We were dissatisfied with our paper chart system. Our chart room of over 30,000 paper charts was full. Significant staff time was being spent pulling and re-filing charts and filing incoming lab results into the appropriate charts. Individual patient charts were becoming unmanageable when seeking out relevant information at patient visits.
Another motivation for computerizing pertained to our desire to expand our clinic and we felt an EMR would be attractive to incoming physicians. Overall we felt that by computerizing our medical records we would be improving patient care and physician and office efficiency.
Having decided to go to an EMR system, we developed criteria that we would expect a good EMR to have.
Some criteria we considered:
- Comprehensiveness of the EMR.
Does the EMR do everything that is involved in managing a physician practice - scheduling, visit notes (templates), prescribing and medication management, billing, lab result management, consultant report management, generation of consult letters to specialists, address book, "to do" list to keep physicians organized, internal email and instant messaging, remote access to charts.
- Integration of the EMR.
How well are all the above tasks integrated with each other within the EMR? How robust is the database search engine ?
- Ease of use, intuitiveness of use.
Can someone with minimal computer knowledge learn the program with minimal frustration ? Are the features provided likely to be used ?
- Effect of EMR on physician work flow and office work flow including staffing levels.
How adaptable is the program to varying styles of practice ?
- Software support and stability of the vendor as a company.
How responsive is the company to software change requests ?
- Cost
We included initial startup costs of both hardware and software and ongoing support costs and software upgrade costs.
Making the choice
We initially considered three products, when we were choosing an EMR. Our final choice was based on product demonstrations by the vendors, visiting clinic sites that were already using the product and rating the products against the criteria we had established.
Going Live
There is an initial cost of time and energy to organize and pull together an EMR project that is challenging but also rewarding.
The greatest stress in the process was implementation of the EMR. This period of time involved the most amount of change in a concentrated period of time affecting staff, physicians and patients. We had a pre-implementation training day for staff and physicians. For the first week we had onsite support from the vendor with support staff roaming through the clinic helping with the transition while "going live." The transition of working with both paper charts and the EMR for the first several months was time consuming and tiring.

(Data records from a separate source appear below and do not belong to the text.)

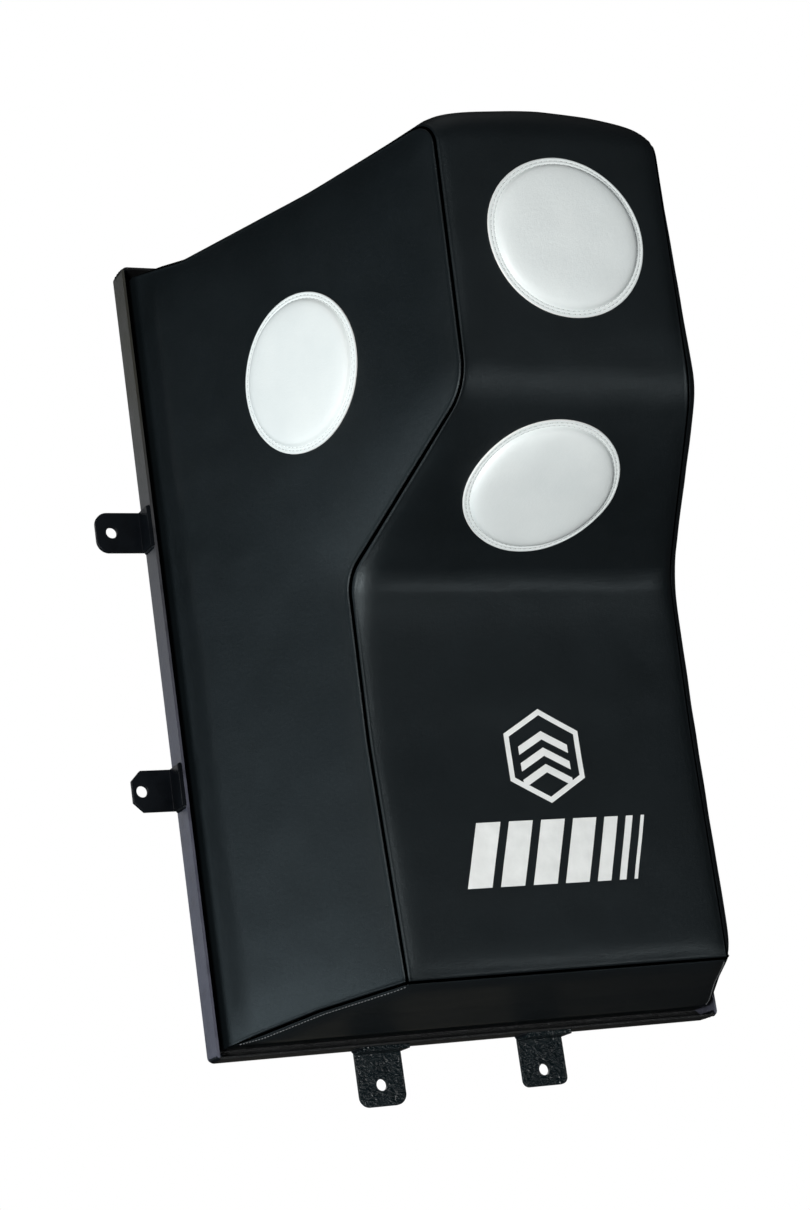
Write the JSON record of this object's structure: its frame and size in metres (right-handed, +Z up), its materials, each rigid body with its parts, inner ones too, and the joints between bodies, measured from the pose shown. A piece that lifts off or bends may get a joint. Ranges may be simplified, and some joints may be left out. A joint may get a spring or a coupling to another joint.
{
  "type": "wall-mounted punching pad",
  "caption": "Leather-covered foam punching pad with a forward head block and an undercut uppercut slope, held in a welded angle frame with wall bolt ears.",
  "frame": {"origin": "centre of the four bolt holes of the side ears, on the wall plane", "axes": "+X to the right seen from the front, +Y into the wall, +Z up; the pad's striking faces look towards -Y"},
  "size_m": [0.722, 0.4831, 1.019],
  "materials": {
    "frame_paint": "satin hammered black",
    "black_leather": "semi-matte fine grain",
    "white_leather": "semi-matte smooth",
    "plywood": "raw",
    "firm_foam": "matte foam",
    "soft_foam": "matte foam",
    "zinc_steel": "zinc plated"
  },
  "bodies": {
    "root": {"frame_rail_left": "frame_paint", "frame_rail_right": "frame_paint", "frame_rail_top": "frame_paint", "frame_rail_bottom": "frame_paint", "corner_welds": "frame_paint", "ear_left_upper": "frame_paint", "ear_left_lower": "frame_paint", "ear_right_upper": "frame_paint", "ear_right_lower": "frame_paint", "ear_top_left": "frame_paint", "ear_top_right": "frame_paint", "ear_bottom_left": "frame_paint", "ear_bottom_right": "frame_paint", "ear_welds": "frame_paint", "backboard": "plywood", "board_screws": "zinc_steel", "foam_core_body": "firm_foam", "foam_core_head": "firm_foam", "foam_face_body": "soft_foam", "foam_face_slope": "soft_foam", "foam_face_head": "soft_foam", "skin_left": "black_leather", "skin_right": "black_leather", "skin_front": "black_leather", "skin_bottom": "black_leather", "hem_staples": "zinc_steel", "target_puck_head": "soft_foam", "target_cover_head": "white_leather", "target_puck_slope": "soft_foam", "target_cover_slope": "white_leather", "target_puck_left": "soft_foam", "target_cover_left": "white_leather", "target_puck_right": "soft_foam", "target_cover_right": "white_leather"}
  },
  "joints": []
}
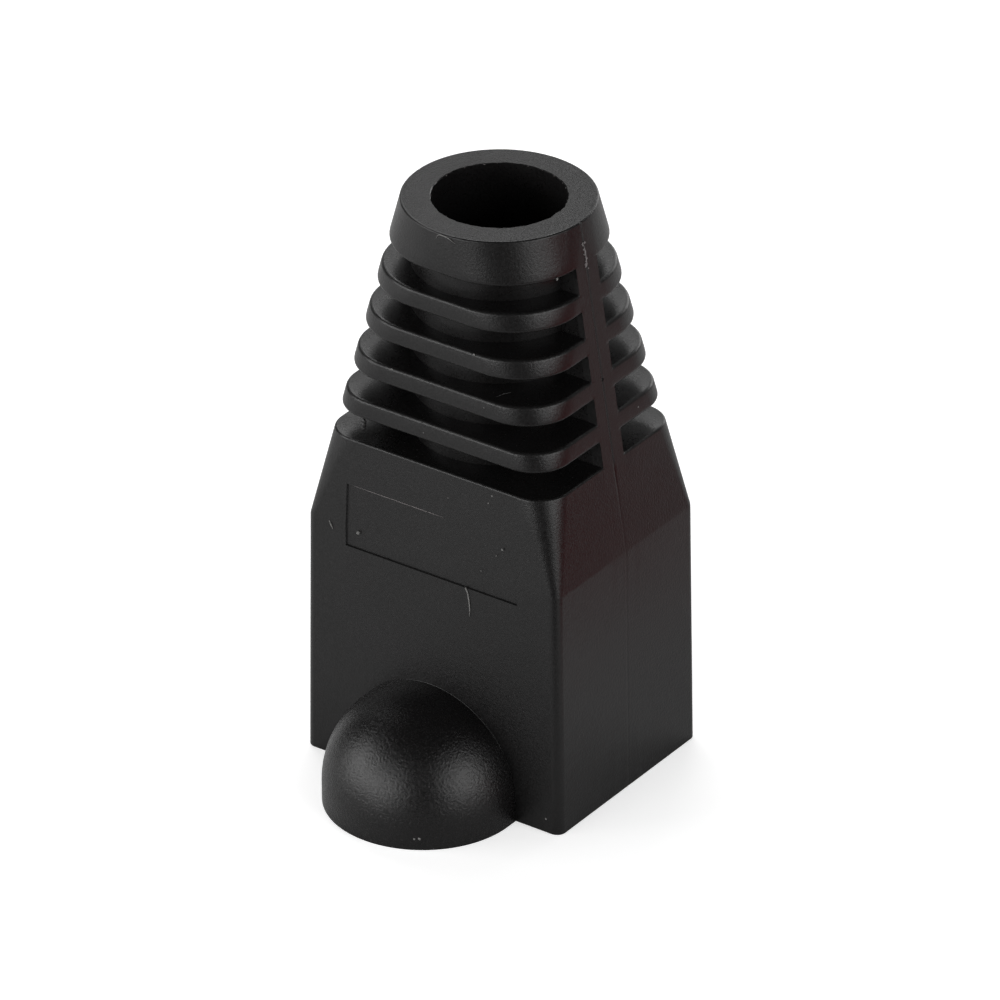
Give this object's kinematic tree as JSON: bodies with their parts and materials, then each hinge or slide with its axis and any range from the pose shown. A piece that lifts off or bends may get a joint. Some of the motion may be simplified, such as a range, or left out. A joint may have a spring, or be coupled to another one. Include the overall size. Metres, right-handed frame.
{
  "type": "rj45 strain relief boot",
  "caption": "Soft moulded boot that slips over a modular plug: an oblong socket with a domed latch shield, tapering into a ribbed flexible neck round the cable.",
  "frame": {"origin": "where the cable's axis meets the plane of the foot, at the mouth of the plug socket", "axes": "+Z along the cable's axis towards the round rim; -Y towards the latch shield; X across the plug"},
  "size_m": [0.0138, 0.0159, 0.0277],
  "materials": {
    "boot": "matt black, fine moulded grain"
  },
  "bodies": {
    "root": {"boot": "boot"}
  },
  "joints": []
}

We learned several lessons in working with and implementing an EMR. Being responsive to various degrees of interest and knowledge in the use of computers within staff and physicians was important to accommodate. Being flexible and able to accommodate the world of "computer glitches" is important. Working with the EMR vendor to understand what is needed and what is achievable with a software product is also important.
Integration of our EMR system with our hospital lab to allow for electronic importation of lab results and involvement with the Physician Integrated Network and Advanced Access have increased our appreciation of our EMR.